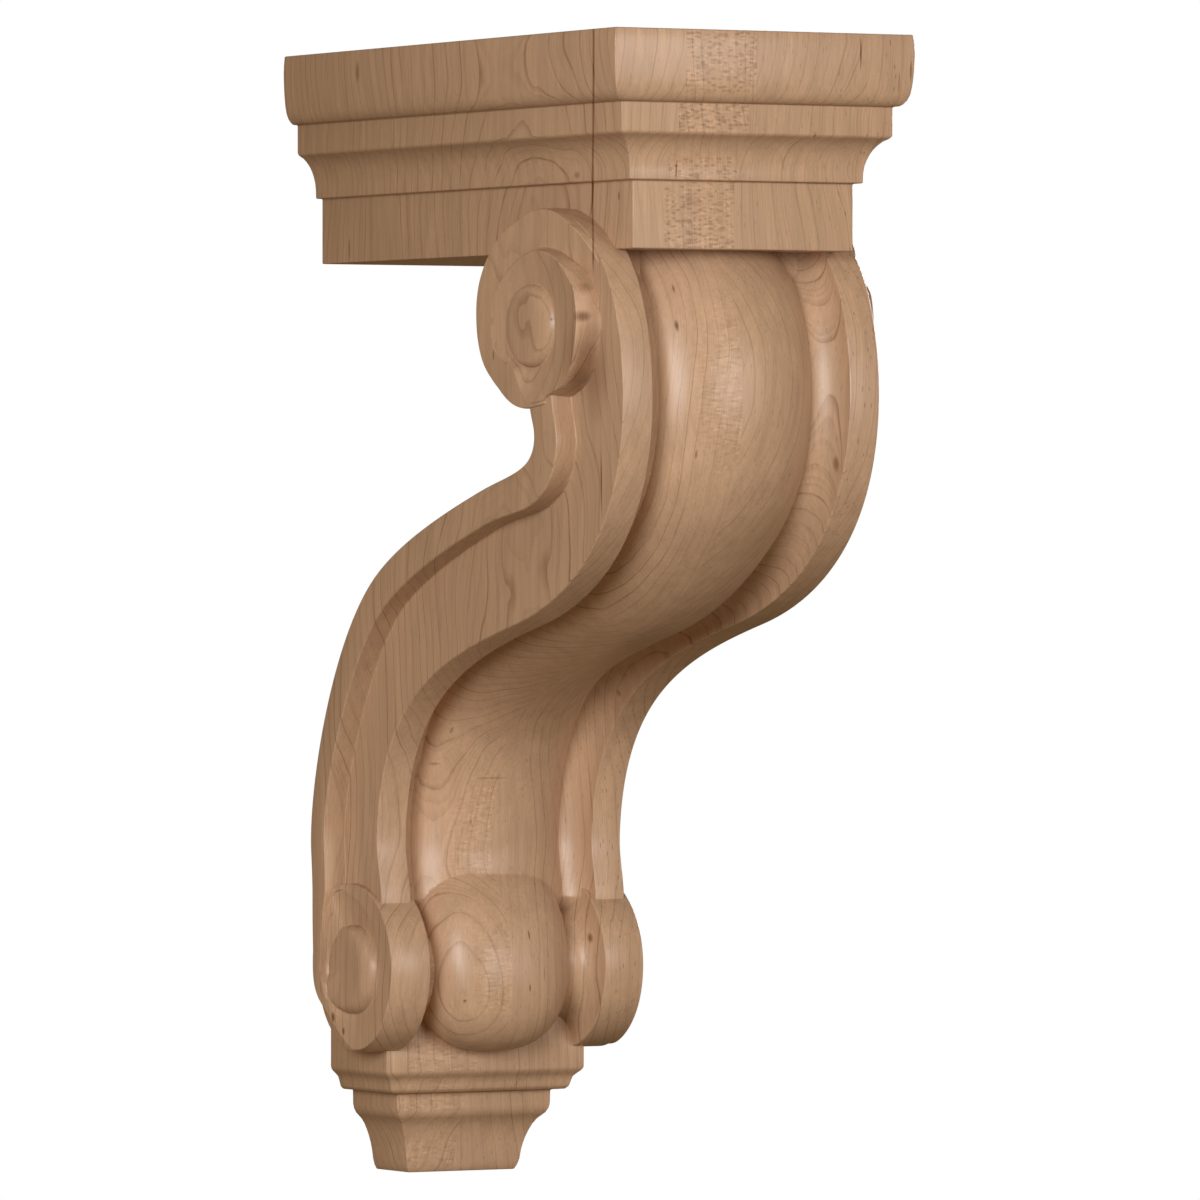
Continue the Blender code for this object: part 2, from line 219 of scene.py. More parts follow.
# Height of the side bands above the panels, up in the body and low down. It changes from the first to the
# second over a stretch of the back edge, and the band fades in below the upper volute
BAND_RISE = (6.9, 7.5)
BAND_RISE_FROM = 2.0
BAND_RISE_OVER = 4.0
BAND_FADE = (1.55, 1.95)
BAND_FADE_RISE = 3.0
# (place on the back edge, width of the band there)
BAND_WIDTHS = [(2.0, 14.7), (3.15, 14.7), (4.0, 11.0), (5.0, 11.6), (6.0, 9.7), (6.45, 9.6),
               (6.75, 7.4), (7.0, 6.2)]
# Front: a flat fillet at each side, a cove inside it, a valley, and the pillow in the middle
FILLET_INSIDE = (34.7, 33.2)
FILLET_STEP = 0.15
COVE_WIDTH = 9.3
COVE_STEP = 1.9
COVE_ROUNDNESS = 1.6
VALLEY_DEPTH = 10.8
VALLEY_BLEND = 5.5
PILLOW_HALF = 26.2
PILLOW_BULGE = 1.15
PILLOW_SIDE_SLOPE = 4
# How far the pillow stands out at the belly and at the neck, and the places on the front edge where each
# swelling starts, is full, begins to fade and ends
PILLOW_PROUD = (5.0, 1.4)
BELLY_SWELLING = (2.55, 3.0, 3.1, 3.75)
NECK_SWELLING = (3.1, 3.6, 3.9, 4.6)
FRONT_STEPS = 40
# Under 1, so that the sections' points lie closer together in the cove than on the pillow
FRONT_SPACING = 0.9


def on_curve(knots, along):
    """Point of a knotted curve; along counts knots, and its fraction is the way to the next knot."""
    start = min(int(along), len(knots) - 2)
    t = along - start
    y0, z0, angle0, _, handle0 = knots[start]
    y3, z3, angle3, handle3, _ = knots[start + 1]
    ends = [
        (y0, z0),
        (y0 + handle0 * math.cos(math.radians(angle0)), z0 + handle0 * math.sin(math.radians(angle0))),
        (y3 - handle3 * math.cos(math.radians(angle3)), z3 - handle3 * math.sin(math.radians(angle3))),
        (y3, z3),
    ]
    weights = ((1 - t) ** 3, 3 * t * (1 - t) ** 2, 3 * t * t * (1 - t), t ** 3)
    y = sum(weight * end[0] for weight, end in zip(weights, ends))
    z = sum(weight * end[1] for weight, end in zip(weights, ends))
    return Vector((y, z))


def smooth_step(value, low, high):
    """From 0 at low to 1 at high, level at both."""
    part = min(1.0, max(0.0, (value - low) / (high - low)))
    return part * part * (3 - 2 * part)


def panel_half(z):
    """Half width over the side panels, which taper slightly towards the foot."""
    part = min(1.0, max(0.0, (z - PANEL_TOP[1]) / (PANEL_LOW[1] - PANEL_TOP[1])))
    return PANEL_TOP[0] + part * (PANEL_LOW[0] - PANEL_TOP[0])


def inward_of_front(along):
    """Unit direction into the wood, square to the front edge."""
    step = 0.01
    last_knot = len(FRONT_EDGE) - 1
    travel = on_curve(FRONT_EDGE, min(last_knot, along + step))
    travel -= on_curve(FRONT_EDGE, max(0.0, along - step))
    return Vector((-travel.y, travel.x)).normalized()


def front_depth(x, inside, proud):
    """Depth of the front below its fillets at x: the pillow meets the cove in a soft valley."""
    share = min(0.9999, x / PILLOW_HALF)
    pillow = -proud + (VALLEY_DEPTH + proud) * PILLOW_BULGE * (1 - math.sqrt(1 - share * share))
    if x > PILLOW_HALF:
        pillow = -proud + (VALLEY_DEPTH + proud) * PILLOW_BULGE + PILLOW_SIDE_SLOPE * (x - PILLOW_HALF)
    reach = max(0.0, x - (inside - COVE_WIDTH)) / COVE_WIDTH
    rounded = max(0.0, 1 - reach ** COVE_ROUNDNESS) ** (1 / COVE_ROUNDNESS)
    cove = COVE_STEP + (VALLEY_DEPTH - COVE_STEP) * rounded
    overlap = max(VALLEY_BLEND - abs(pillow - cove), 0.0) / VALLEY_BLEND
    return min(pillow, cove) - overlap * overlap * VALLEY_BLEND / 4


def pillow_proud(along):
    """How far the pillow's crest stands out past the fillets: most under the belly."""
    start, full, fading, end = BELLY_SWELLING
    belly = PILLOW_PROUD[0] * smooth_step(along, start, full) * (1 - smooth_step(along, fading, end))
    start, full, fading, end = NECK_SWELLING
    return belly + PILLOW_PROUD[1] * smooth_step(along, start, full) * (1 - smooth_step(along, fading, end))


def eased(points, radii):
    """The same line of points with its corners rounded; a radius of None leaves the point as it is."""
    out = []
    for index, (point, radius) in enumerate(zip(points, radii)):
        if radius is None:
            out.append(point)
            continue
        towards = (points[index - 1] - point, points[index + 1] - point)
        start, end = (point + side.normalized() * min(radius, side.length * 0.45) for side in towards)
        for t in (0.0, 0.3, 0.7, 1.0):
            out.append(start * (1 - t) ** 2 + point * 2 * t * (1 - t) + end * t * t)
    return out


section_places = [SECTION_TIES[0][:2]]
for before, tie in zip(SECTION_TIES, SECTION_TIES[1:]):
    for step in range(1, tie[2] + 1):
        part = step / tie[2]
        on_front = before[0] + part * (tie[0] - before[0])
        on_back = before[1] + part * (tie[1] - before[1])
        section_places.append((on_front, on_back))

body_rings = []
for front_along, back_along in section_places:
    front = on_curve(FRONT_EDGE, front_along)
    back = on_curve(BACK_EDGE, back_along)
    inward = inward_of_front(front_along)
    down = min(1.0, max(0.0, (front.y - PANEL_TOP[1]) / (PANEL_LOW[1] - PANEL_TOP[1])))
    inside = FILLET_INSIDE[0] + down * (FILLET_INSIDE[1] - FILLET_INSIDE[0])
    share = min(1.0, max(0.0, (back_along - BAND_RISE_FROM) / BAND_RISE_OVER))
    band_width = BAND_WIDTHS[0][1]
    for (low, first), (high, last) in zip(BAND_WIDTHS, BAND_WIDTHS[1:]):
        if low <= back_along <= high:
            band_width = first + (last - first) * smooth_step(back_along, low, high)
    rise = BAND_RISE[0] + share * (BAND_RISE[1] - BAND_RISE[0])
    rise = BAND_FADE_RISE + (rise - BAND_FADE_RISE) * smooth_step(back_along, *BAND_FADE)
    band_front = back + (front - back).normalized() * band_width
    proud = pillow_proud(front_along)
    half = []
    for step in range(FRONT_STEPS + 1):
        x = inside * math.sin(math.radians(90) * step / FRONT_STEPS) ** FRONT_SPACING
        half.append(Vector((x, *(front + inward * front_depth(x, inside, proud)))))
    radii = [None] * len(half)
    # Corners of the section past the cove, each with the rounding that sanding gave it
    corners = [
        ((inside + FILLET_STEP, *front), 0.5),
        ((panel_half(front.y), *front), 0.7),
        ((panel_half(band_front.y), *band_front), 0.7),
        ((panel_half(band_front.y) + rise, *band_front), 0.8),
        ((panel_half(back.y) + rise, *back), 0.9),
        ((0.0, *back), None),
    ]
    for corner, radius in corners:
        half.append(Vector(corner))
        radii.append(radius)
    half = eased(half, radii)
    body_rings.append([tuple(p) for p in half] + [(-p.x, p.y, p.z) for p in reversed(half[1:-1])])
body = closed_loft("body", body_rings)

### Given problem
Every line of the data above should be reproduced word for word.

### Output
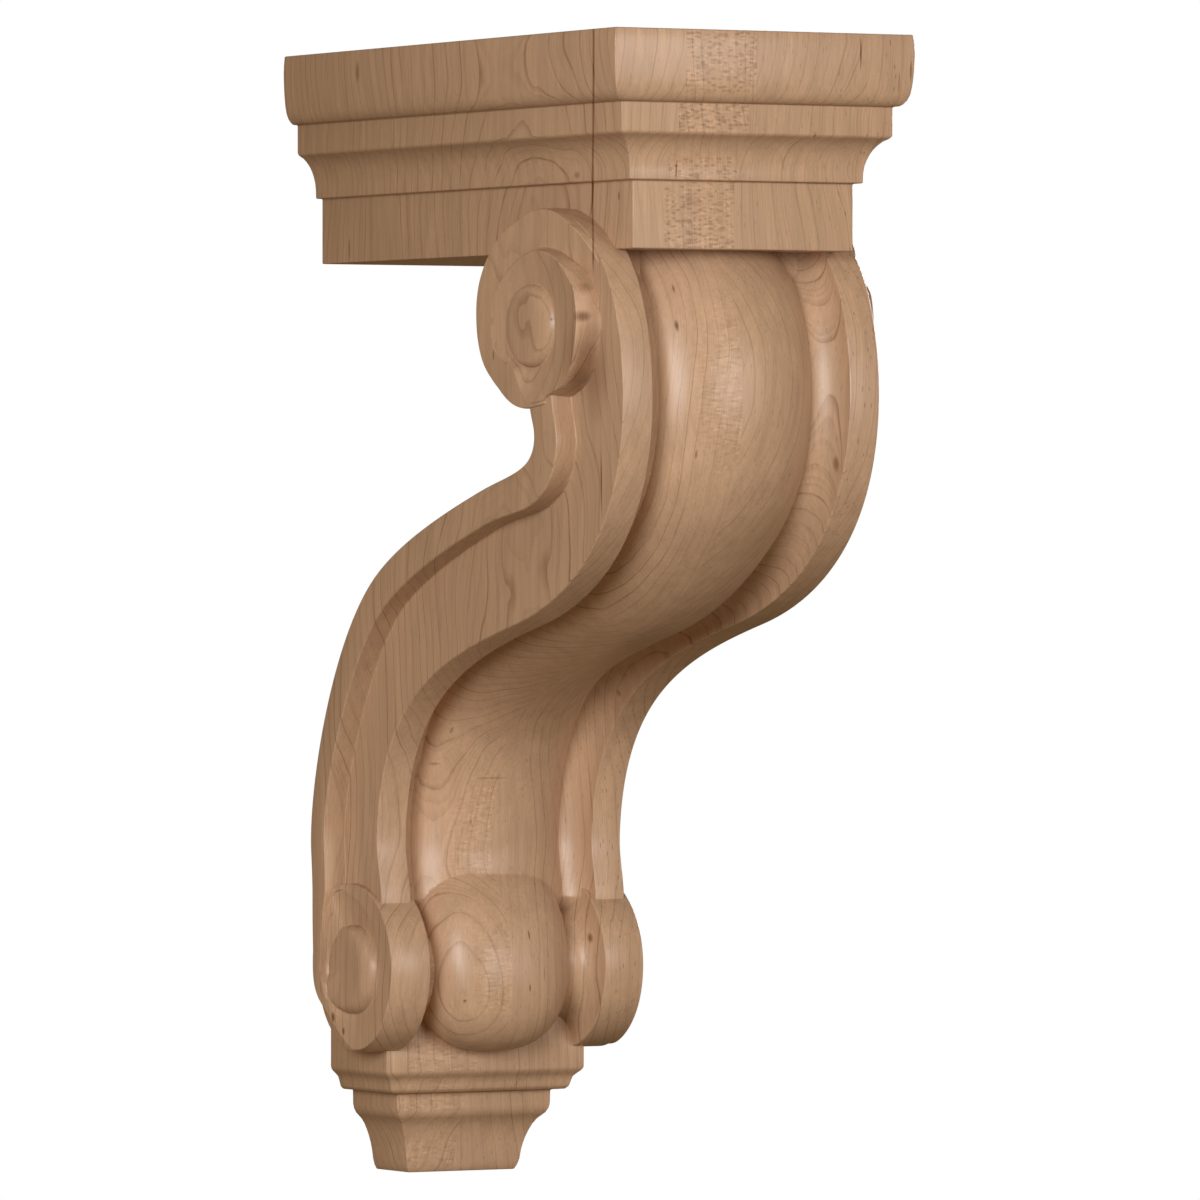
Continue the Blender code for this object: part 2, from line 219 of scene.py. More parts follow.
# Height of the side bands above the panels, up in the body and low down. It changes from the first to the
# second over a stretch of the back edge, and the band fades in below the upper volute
BAND_RISE = (6.9, 7.5)
BAND_RISE_FROM = 2.0
BAND_RISE_OVER = 4.0
BAND_FADE = (1.55, 1.95)
BAND_FADE_RISE = 3.0
# (place on the back edge, width of the band there)
BAND_WIDTHS = [(2.0, 14.7), (3.15, 14.7), (4.0, 11.0), (5.0, 11.6), (6.0, 9.7), (6.45, 9.6),
               (6.75, 7.4), (7.0, 6.2)]
# Front: a flat fillet at each side, a cove inside it, a valley, and the pillow in the middle
FILLET_INSIDE = (34.7, 33.2)
FILLET_STEP = 0.15
COVE_WIDTH = 9.3
COVE_STEP = 1.9
COVE_ROUNDNESS = 1.6
VALLEY_DEPTH = 10.8
VALLEY_BLEND = 5.5
PILLOW_HALF = 26.2
PILLOW_BULGE = 1.15
PILLOW_SIDE_SLOPE = 4
# How far the pillow stands out at the belly and at the neck, and the places on the front edge where each
# swelling starts, is full, begins to fade and ends
PILLOW_PROUD = (5.0, 1.4)
BELLY_SWELLING = (2.55, 3.0, 3.1, 3.75)
NECK_SWELLING = (3.1, 3.6, 3.9, 4.6)
FRONT_STEPS = 40
# Under 1, so that the sections' points lie closer together in the cove than on the pillow
FRONT_SPACING = 0.9


def on_curve(knots, along):
    """Point of a knotted curve; along counts knots, and its fraction is the way to the next knot."""
    start = min(int(along), len(knots) - 2)
    t = along - start
    y0, z0, angle0, _, handle0 = knots[start]
    y3, z3, angle3, handle3, _ = knots[start + 1]
    ends = [
        (y0, z0),
        (y0 + handle0 * math.cos(math.radians(angle0)), z0 + handle0 * math.sin(math.radians(angle0))),
        (y3 - handle3 * math.cos(math.radians(angle3)), z3 - handle3 * math.sin(math.radians(angle3))),
        (y3, z3),
    ]
    weights = ((1 - t) ** 3, 3 * t * (1 - t) ** 2, 3 * t * t * (1 - t), t ** 3)
    y = sum(weight * end[0] for weight, end in zip(weights, ends))
    z = sum(weight * end[1] for weight, end in zip(weights, ends))
    return Vector((y, z))


def smooth_step(value, low, high):
    """From 0 at low to 1 at high, level at both."""
    part = min(1.0, max(0.0, (value - low) / (high - low)))
    return part * part * (3 - 2 * part)


def panel_half(z):
    """Half width over the side panels, which taper slightly towards the foot."""
    part = min(1.0, max(0.0, (z - PANEL_TOP[1]) / (PANEL_LOW[1] - PANEL_TOP[1])))
    return PANEL_TOP[0] + part * (PANEL_LOW[0] - PANEL_TOP[0])


def inward_of_front(along):
    """Unit direction into the wood, square to the front edge."""
    step = 0.01
    last_knot = len(FRONT_EDGE) - 1
    travel = on_curve(FRONT_EDGE, min(last_knot, along + step))
    travel -= on_curve(FRONT_EDGE, max(0.0, along - step))
    return Vector((-travel.y, travel.x)).normalized()


def front_depth(x, inside, proud):
    """Depth of the front below its fillets at x: the pillow meets the cove in a soft valley."""
    share = min(0.9999, x / PILLOW_HALF)
    pillow = -proud + (VALLEY_DEPTH + proud) * PILLOW_BULGE * (1 - math.sqrt(1 - share * share))
    if x > PILLOW_HALF:
        pillow = -proud + (VALLEY_DEPTH + proud) * PILLOW_BULGE + PILLOW_SIDE_SLOPE * (x - PILLOW_HALF)
    reach = max(0.0, x - (inside - COVE_WIDTH)) / COVE_WIDTH
    rounded = max(0.0, 1 - reach ** COVE_ROUNDNESS) ** (1 / COVE_ROUNDNESS)
    cove = COVE_STEP + (VALLEY_DEPTH - COVE_STEP) * rounded
    overlap = max(VALLEY_BLEND - abs(pillow - cove), 0.0) / VALLEY_BLEND
    return min(pillow, cove) - overlap * overlap * VALLEY_BLEND / 4


def pillow_proud(along):
    """How far the pillow's crest stands out past the fillets: most under the belly."""
    start, full, fading, end = BELLY_SWELLING
    belly = PILLOW_PROUD[0] * smooth_step(along, start, full) * (1 - smooth_step(along, fading, end))
    start, full, fading, end = NECK_SWELLING
    return belly + PILLOW_PROUD[1] * smooth_step(along, start, full) * (1 - smooth_step(along, fading, end))


def eased(points, radii):
    """The same line of points with its corners rounded; a radius of None leaves the point as it is."""
    out = []
    for index, (point, radius) in enumerate(zip(points, radii)):
        if radius is None:
            out.append(point)
            continue
        towards = (points[index - 1] - point, points[index + 1] - point)
        start, end = (point + side.normalized() * min(radius, side.length * 0.45) for side in towards)
        for t in (0.0, 0.3, 0.7, 1.0):
            out.append(start * (1 - t) ** 2 + point * 2 * t * (1 - t) + end * t * t)
    return out


section_places = [SECTION_TIES[0][:2]]
for before, tie in zip(SECTION_TIES, SECTION_TIES[1:]):
    for step in range(1, tie[2] + 1):
        part = step / tie[2]
        on_front = before[0] + part * (tie[0] - before[0])
        on_back = before[1] + part * (tie[1] - before[1])
        section_places.append((on_front, on_back))

body_rings = []
for front_along, back_along in section_places:
    front = on_curve(FRONT_EDGE, front_along)
    back = on_curve(BACK_EDGE, back_along)
    inward = inward_of_front(front_along)
    down = min(1.0, max(0.0, (front.y - PANEL_TOP[1]) / (PANEL_LOW[1] - PANEL_TOP[1])))
    inside = FILLET_INSIDE[0] + down * (FILLET_INSIDE[1] - FILLET_INSIDE[0])
    share = min(1.0, max(0.0, (back_along - BAND_RISE_FROM) / BAND_RISE_OVER))
    band_width = BAND_WIDTHS[0][1]
    for (low, first), (high, last) in zip(BAND_WIDTHS, BAND_WIDTHS[1:]):
        if low <= back_along <= high:
            band_width = first + (last - first) * smooth_step(back_along, low, high)
    rise = BAND_RISE[0] + share * (BAND_RISE[1] - BAND_RISE[0])
    rise = BAND_FADE_RISE + (rise - BAND_FADE_RISE) * smooth_step(back_along, *BAND_FADE)
    band_front = back + (front - back).normalized() * band_width
    proud = pillow_proud(front_along)
    half = []
    for step in range(FRONT_STEPS + 1):
        x = inside * math.sin(math.radians(90) * step / FRONT_STEPS) ** FRONT_SPACING
        half.append(Vector((x, *(front + inward * front_depth(x, inside, proud)))))
    radii = [None] * len(half)
    # Corners of the section past the cove, each with the rounding that sanding gave it
    corners = [
        ((inside + FILLET_STEP, *front), 0.5),
        ((panel_half(front.y), *front), 0.7),
        ((panel_half(band_front.y), *band_front), 0.7),
        ((panel_half(band_front.y) + rise, *band_front), 0.8),
        ((panel_half(back.y) + rise, *back), 0.9),
        ((0.0, *back), None),
    ]
    for corner, radius in corners:
        half.append(Vector(corner))
        radii.append(radius)
    half = eased(half, radii)
    body_rings.append([tuple(p) for p in half] + [(-p.x, p.y, p.z) for p in reversed(half[1:-1])])
body = closed_loft("body", body_rings)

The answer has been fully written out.